About halfway through the period, Huberdeau took an accidental high-sticking penalty and the Predators got an opportunity on the power play. Barkov had a great shorthanded chance, and moments after that Erik Haula somehow took another penalty in a netfront scuffle. Thanks to some more work from Saros, the Predators were able to kill off that penalty as well.
With 3:45 remaining, Duclair took a penalty and the Preds got a chance on the power play. They didn’t score, and inexplicably opted to pull Saros under the mistaken impression that the skaters were capable of doing anything with a man advantage. Duclair, back out of the box, scored the empty-net goal with seconds left in regulation.
Three Stars of the Game:
- Juuse Saros
- Juuse Saros’s self-control, for not going Tuukka Rask on his teammates
- Absolutely, definitively, categorically not. There is no third star, unless it’s Pekka Rinne not yelling at everyone on the bench.

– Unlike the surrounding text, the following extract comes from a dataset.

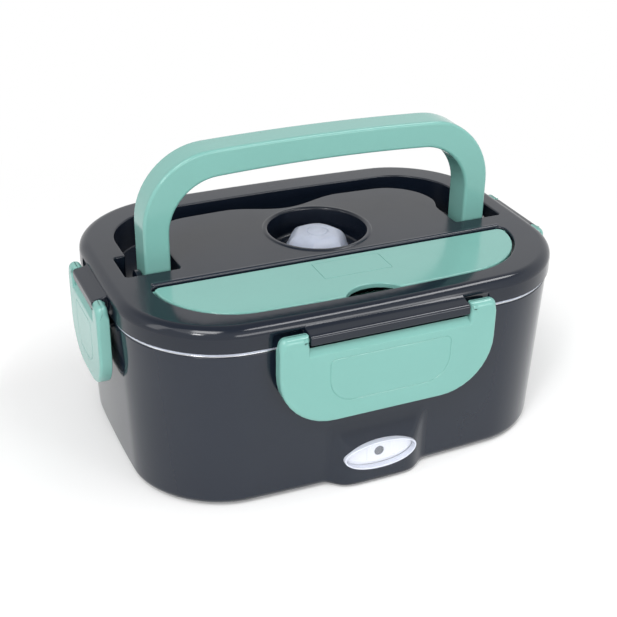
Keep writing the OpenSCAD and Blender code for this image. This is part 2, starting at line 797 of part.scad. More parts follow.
module lid_liner() color([0.20, 0.21, 0.24]) {
    difference() {
        prism(outline(liner_inset), liner_z, ceiling - 0.02);
        prism(outline(liner_inset + liner_t), liner_z + 1.6, ceiling + 1);
        translate([vent_x, vent_y, 0]) cylinder(r = valve_stem_r + 0.8, h = 200);
    }
}

module lid_seal() color(clear) {
    difference() {
        union() {
            prism(outline(flange_inset), flange_top + seal_gap, skirt_z);
            prism(outline(lid_skin + 0.1), skirt_z - eps, skirt_z + seal_tongue);
        }
        prism(outline(liner_inset - 0.15), rim_z, lid_top);
    }
}

// Handle

module leg_end() {
    intersection() {
        union() {
            rod(pivot_front, leg_in, leg_out, pivot_y, pivot_z);
            intersection() {
                rod(pivot_back, leg_in, leg_out, pivot_y, pivot_z);
                block(leg_in, leg_out, pivot_y, leg_y + bail_d, pivot_z - pivot_front, pivot_z + 20);
            }
            block(leg_in, leg_out, leg_y, leg_y + bail_d, pivot_z, pivot_z + 10);
        }
        block(leg_in, leg_out, leg_y, leg_y + bail_d, pivot_z - 20, pivot_z + 10);
    }
}

module handle() color(teal) {
    difference() {
        union() {
            difference() {
                slab(arch(leg_out, pivot_z + 8, grip_top, bail_r, grip_bow), leg_y, leg_y + bail_d);
                slab(arch(leg_in, pivot_z, grip_top - grip_h, bail_in_r, grip_bow), leg_y - 1,
                     leg_y + bail_d + 1);
            }
            both_sides() leg_end();
        }
        both_sides() rod(pin_r + pin_fit, leg_in - 1, leg_out + 1, pivot_y, pivot_z);
    }
}

module handle_pins() color(steel) both_sides()
    rod(pin_r - 0.01, pocket_x0 - 0.9, leg_out + 0.6 + cheek_t, pivot_y, pivot_z);

// Latches, drawn for the front side

function latch_outline(half, r, top) = concat(
    [[half, top]],
    [for (i = [0:12]) let (t = -90 * i / 12)
     [half - r + r * cos(t), lever_z - latch_drop + r + r * sin(t)]],
    [for (i = [0:12]) let (t = -90 - 90 * i / 12)
     [-half + r + r * cos(t), lever_z - latch_drop + r + r * sin(t)]],
    [[-half, top]]);

module latch(half, ear, r) color(teal) {
    inner = half - ear;
    difference() {
        union() {
            slab(latch_outline(half, r, lever_z), -latch_out, -rim_in);
            both_sides() rod(ear_r, inner, half, -lever_w, lever_z);
        }
        // hollow behind the plate
        difference() {
            slab(latch_outline(half - latch_rim, r - latch_rim, cut_z - 2), -latch_out + latch_t, 1);
            block(-inner + 1, inner - 1, -latch_out, -catch_out - hook_gap,
                  catch_z - hook_drop - hook_h, catch_z - hook_drop);
        }
        // the gap that the lid's bar fills
        translate([-inner, 0, 0]) rotate([90, 0, 90]) linear_extrude(2 * inner)
            polygon([[5, cut_z + 1], [5, lever_z + 20], [-20, lever_z + 20], [-20, cut_z],
                     [-latch_out, cut_z], [-latch_out + latch_t, cut_back_z],
                     [-latch_out + latch_t + 0.2, cut_z + 1]]);
    }
    both_sides() rod(lever_pin_r, inner - lever_pin_l, inner + 1, -lever_w, lever_z);
}

module front_latch() on_front() latch(latch_w / 2, ear_w, latch_r);
module back_latch() on_back() latch(latch_w / 2, ear_w, latch_r);
module left_latch() on_left() latch(side_latch_w / 2, side_ear_w, side_latch_r);
module right_latch() on_right() latch(side_latch_w / 2, side_ear_w, side_latch_r);

// Cutlery cover, hinged along its straight back edge

module cutlery_cover() color(teal) {
    difference() {
        union() {
            cover_form(0, cover_top - cover_t, cover_top);
            difference() {
                cover_form(-0.4, cover_top - cover_t - cover_skirt, cover_top - cover_t + eps);
                cover_form(-2.4, cover_top - 10, cover_top);
            }
        }
        // the finger scoop leaves a thin ledge to lift
        translate([0, -cover_front - scoop_w / 2 * 0.6, cover_top - cover_t * 0.7])
            cylinder(r = scoop_w * 0.56, h = 5);
    }
    both_sides() {
        block(cover_a - 8, cover_a - 2, flap_y - 1.4, flap_y + 1.4,
              cover_top - cover_t - cover_skirt, cover_top - 0.5);
        rod(flap_pin_r, cover_a - 6, cover_a + cover_gap + flap_pin_l - 0.3, flap_y, flap_z);
    }
}

// Steam vent

module vent_valve() color(clear) translate([vent_x, vent_y, 0]) {
    low = vent_floor + 0.1;
    difference() {
        rotate_extrude() polygon(concat(
            [[0, low], [valve_r + 0.9, low], [valve_r + 0.9, low + 1.4], [valve_r, low + 1.8]],
            [for (i = [0:8]) let (t = 90 * i / 8)
             [valve_cap_r + (valve_r - valve_cap_r) * cos(t), low + 1.8 + (valve_top - low - 1.8) * sin(t)]],
            [[0, valve_top]]));
        for (k = [0:5]) rotate([0, 0, 60 * k + 30]) translate([valve_r + 6.2, 0, low + 1.6])
            cylinder(r = 8, h = 20);
        translate([0, 0, valve_top - 0.5]) difference() {
            cylinder(r = valve_cap_r - 0.6, h = 2);
            translate([0, 0, -1]) cylinder(r = valve_cap_r - 1.2, h = 4);
        }
    }
    translate([0, 0, liner_z + 2]) cylinder(r = valve_stem_r, h = low - liner_z - 2 + eps);
}

// Cutlery stored in the well: each grip's mouth is at x = 0 of its own place, the steel in front of it

grip_round = 4.5;
tool_t = 4;
shank_w = 5.8;
shank_t = 1;
shank_z = (tool_t - shank_t) / 2;
slot_l = 11;
slot_fit = 0.05;
spoon_l = 80;
fork_l = 68;
bowl_r = 15.3;
bowl_t = 0.8;
bowl_h = 5.3;
bowl_x = 40;
bowl_neck = 6.9;
tine_w = 2.8;
tine_gap = 1.8;
tine_l = 14;
head_x = 32;
head_half = (4 * tine_w + 3 * tine_gap) / 2;
spoon_x = 14;
spoon_y = -cover_back - 13;
fork_x = -16;
fork_y = -cover_back - 28.5;
cutlery_z = cutlery_floor + 0.3;

module spoon_place() { translate([spoon_x, spoon_y, cutlery_z]) children(); }
module fork_place() { translate([fork_x, fork_y, cutlery_z]) mirror([1, 0, 0]) children(); }

module tool_grip(length) {
    difference() {
        union() {
            block(grip_round - length, -grip_round, -grip_round, grip_round, 0, tool_t);
            translate([grip_round - length, 0, 0]) cylinder(r = grip_round, h = tool_t);
            translate([-grip_round, 0, 0]) cylinder(r = grip_round, h = tool_t);
        }
        block(-slot_l, 1, -shank_w / 2 - slot_fit, shank_w / 2 + slot_fit,
              shank_z - slot_fit, shank_z + shank_t + slot_fit);
    }
}

module shank(length) {
    block(slot_fit - slot_l, length, -shank_w / 2, shank_w / 2, shank_z, shank_z + shank_t);
}

module spoon_grip() color(teal) spoon_place() tool_grip(spoon_l);
module fork_grip() color(teal) fork_place() tool_grip(fork_l);

module spoon_bowl() color(steel) spoon_place() {
    shank(bowl_x - bowl_neck);
    translate([bowl_x, 0, bowl_r]) difference() {
        intersection() {
            sphere(r = bowl_r);
            translate([0, 0, -bowl_r - 1]) cylinder(r = bowl_r, h = bowl_h + 1);
        }
        sphere(r = bowl_r - bowl_t);
    }
}

module fork_head() color(steel) fork_place() {
    shank(head_x);
    translate([0, 0, shank_z]) difference() {
        union() {
            translate([head_x, 0, 0]) cylinder(r = head_half, h = shank_t);
            block(head_x, head_x + tine_l, -head_half, head_half, 0, shank_t);
        }
        for (k = [-1:1]) translate([0, k * (tine_w + tine_gap), 0])
            block(head_x + 2, head_x + tine_l + 1, -tine_gap / 2, tine_gap / 2, -1, shank_t + 1);
    }
}

body_shell();
base_cover();
base_screws();
feet();
heating_plate();
heater_element();
heater_clamp();
clamp_screws();
thermostat();
thermal_fuse();
indicator_lens();
lens_studs();
led_board();
indicator_led();
power_inlet();
inlet_pins();
live_wire();
neutral_wire();
food_tray();
side_dish();
side_dish_seal();
side_dish_lid();
lid_shell();
lid_liner();
lid_seal();
handle();
handle_pins();
front_latch();
back_latch();
left_latch();
right_latch();
cutlery_cover();
vent_valve();
spoon_bowl();
spoon_grip();
fork_head();
fork_grip();
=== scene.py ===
"""Dresses the electric lunch box: smooth shells, finishes, studio light and camera.

Lengths are millimetres until a mesh is cast into the scene, X runs along the box, the front
faces -Y and Z is up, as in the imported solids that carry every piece.
"""

import logging
import math
from dataclasses import dataclass
from enum import Enum
from typing import Callable, Iterable, Sequence, Union

import bmesh
import bpy
from mathutils import Matrix, Vector


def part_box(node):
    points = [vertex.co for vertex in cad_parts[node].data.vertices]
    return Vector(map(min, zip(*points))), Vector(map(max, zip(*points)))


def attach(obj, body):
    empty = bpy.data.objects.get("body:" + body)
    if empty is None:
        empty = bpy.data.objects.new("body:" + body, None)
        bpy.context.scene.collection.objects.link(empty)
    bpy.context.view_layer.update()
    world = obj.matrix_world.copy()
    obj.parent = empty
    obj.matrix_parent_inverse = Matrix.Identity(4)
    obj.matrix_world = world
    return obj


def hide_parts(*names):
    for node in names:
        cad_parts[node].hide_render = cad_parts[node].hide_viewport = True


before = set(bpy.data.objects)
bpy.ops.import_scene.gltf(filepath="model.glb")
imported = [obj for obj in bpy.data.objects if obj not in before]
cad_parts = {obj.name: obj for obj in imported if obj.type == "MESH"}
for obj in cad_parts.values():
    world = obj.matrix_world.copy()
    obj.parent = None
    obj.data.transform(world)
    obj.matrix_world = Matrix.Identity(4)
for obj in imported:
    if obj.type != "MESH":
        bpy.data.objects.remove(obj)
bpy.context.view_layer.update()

LOG = logging.getLogger("lunch_box")
MM = 0.001
CREASE = math.radians(38)
LEVEL = 0.005

Path = list[Vector]
Ring = list[bmesh.types.BMEdge]
Colour = tuple[int, int, int]
Number = Union[float, "Term"]


def span(node: str) -> tuple[Vector, Vector]:
    """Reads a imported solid's box.

    Args:
        node: The solid's name.

    Returns:
        Its lowest and highest corners in millimetres.
    """
    low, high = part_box(node)
    return low / MM, high / MM


def mix(low: float, high: float, share: float) -> float:
    """Returns the value a share of the way from low to high."""
    return low + (high - low) * share


def ease(value: float) -> float:
    """Returns a smooth step of value from 0 to 1."""
    value = min(1.0, max(0.0, value))
    return value * value * (3 - 2 * value)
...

- This game was brutal start to finish. Saros was great, but the rest of the team was unspeakably bad. I know the Panthers are good, but this was atrocious. The Preds got annihilated in transition every time, and the whole rink was tilted as a result. Not one Preds skater had a good game. Johansen, Carrier, and Cousins had a few plays that were fine, I guess.

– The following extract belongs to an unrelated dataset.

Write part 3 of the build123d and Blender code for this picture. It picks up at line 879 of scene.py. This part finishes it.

- Arvidsson lost a ton of puck battles, several of them almost to a slapstick extent. That’s not great itself, but the fact that he didn’t get support for any of them from his linemates is also a problem. He’s a smaller player, and he wasn’t at his best; things are going to happen, but that’s why it’s a team sport, and you’d really like to see the other skaters aware of problems and stepping in.
- I still can’t believe the Chicago Blackhawks fired Joel Quenneville because Brent Seabrook was getting older. The man is a damn good coach.
That’s me out for the day. I’m off to eat some Ben & Jerry’s straight out of the container; I wish you all luck with your own eyeball-cleansing rituals if you, too, sat through this game. The Predators are back in action against the Dallas Stars tomorrow night.